Call of Duty 4 is no carbon copy, though, as it has plenty of features to call its own. Perhaps most important to the game’s popularity are the elements of permanence in the multiplayer, and it goes far beyond the ranking of Halo 3. Players unlock game modes, weapons, optics, camo patterns, perks, and other tools to further personalize and take ownership of their character, tangibly demonstrating the hours they’ve put into the game both in the form and functionality of their avatar. This leaves gamers simultaneously striving for their next goal and eager to utilize unlockables they’ve recently earned. This leads to some “walled garden” issues, however, making it more difficult for new players to enter the game, as more experienced and more skilled players also have better weapons and more perks, making Martyrdom and the M60 the bane of newbies’ brief existences between frequent spawns. This is further exacerbated by the slippery slope created by kill bonuses like the UAV, air strike, and helicopter, which further empower those with the most kills. The spawning system also appears to be perfectly willing to toss recently dead players back to the same air strike that previously killed them, further wrecking chances of a comeback. To its credit, such demonstrations of superiority may simply entice new players, showing them the business end of what may yet be theirs if they only put in the time. MMOs use such tactics to keep players grinding, and they appear to work at least as well in the context of a shooter.

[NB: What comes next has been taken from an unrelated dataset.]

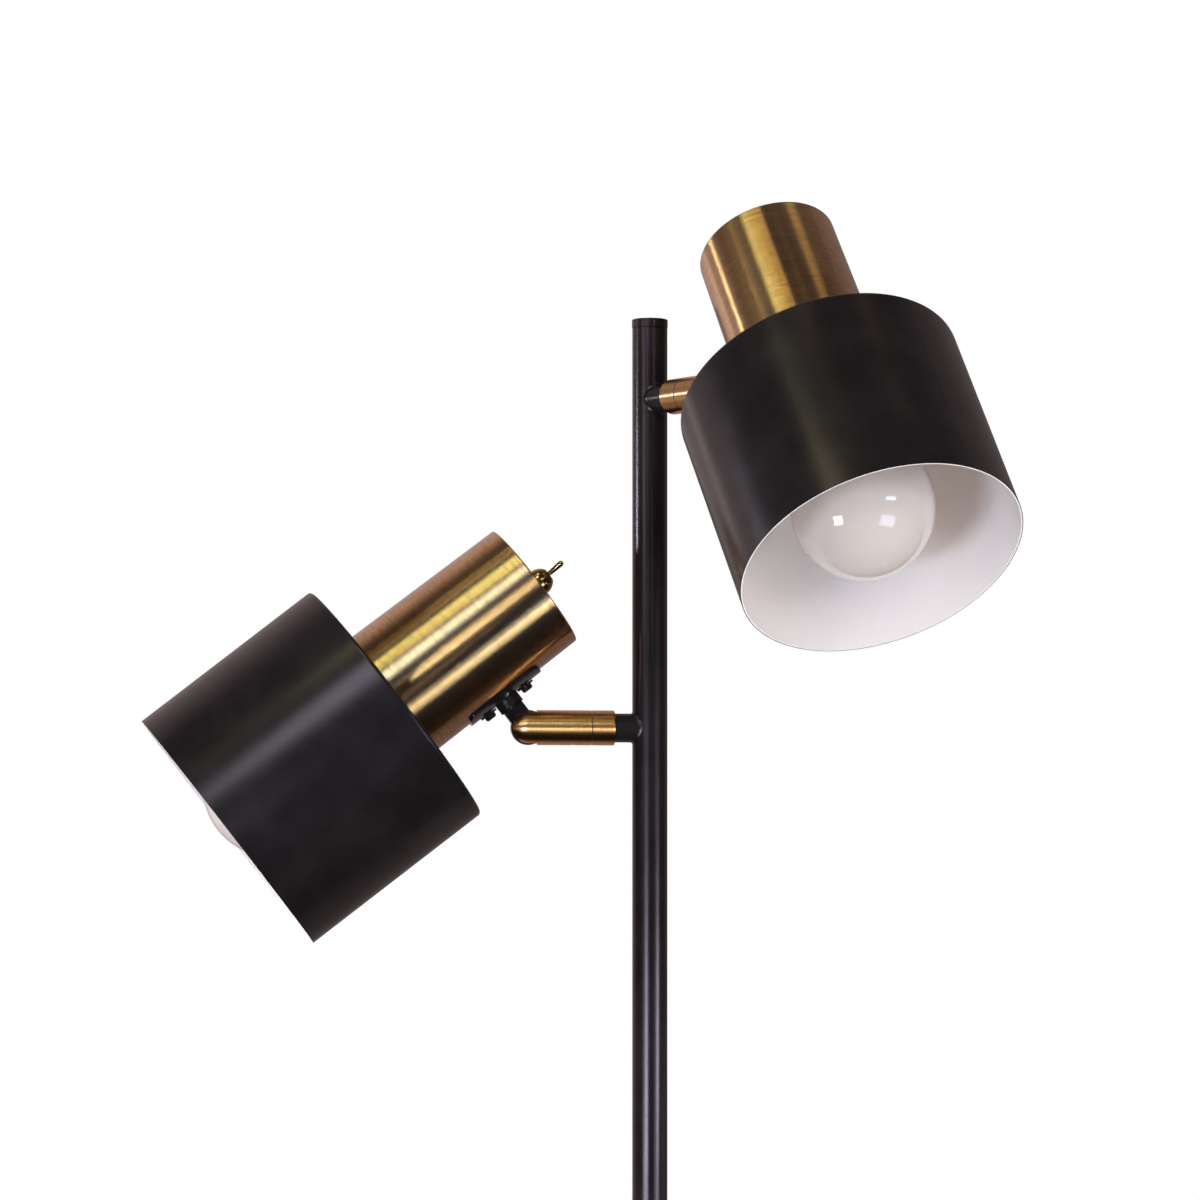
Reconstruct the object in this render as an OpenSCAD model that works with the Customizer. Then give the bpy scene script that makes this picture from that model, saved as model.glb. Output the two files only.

Besides, it seems that despite Call of Duty 4’s obvious multiplayer inspiration from Halo 3, Bungie is not above recognizing that which Call of Duty 4 did better. Bungie staff recently admitted that they could particularly learn from Call of Duty 4’s single player theatricality and multiplayer experience rewards. Clearly, the lessons learned by Activision and Infinity Ward have been internalized by the rest of the industry as a whole and will continue to be so for some time in the future. This can only be to our benefit as gamers.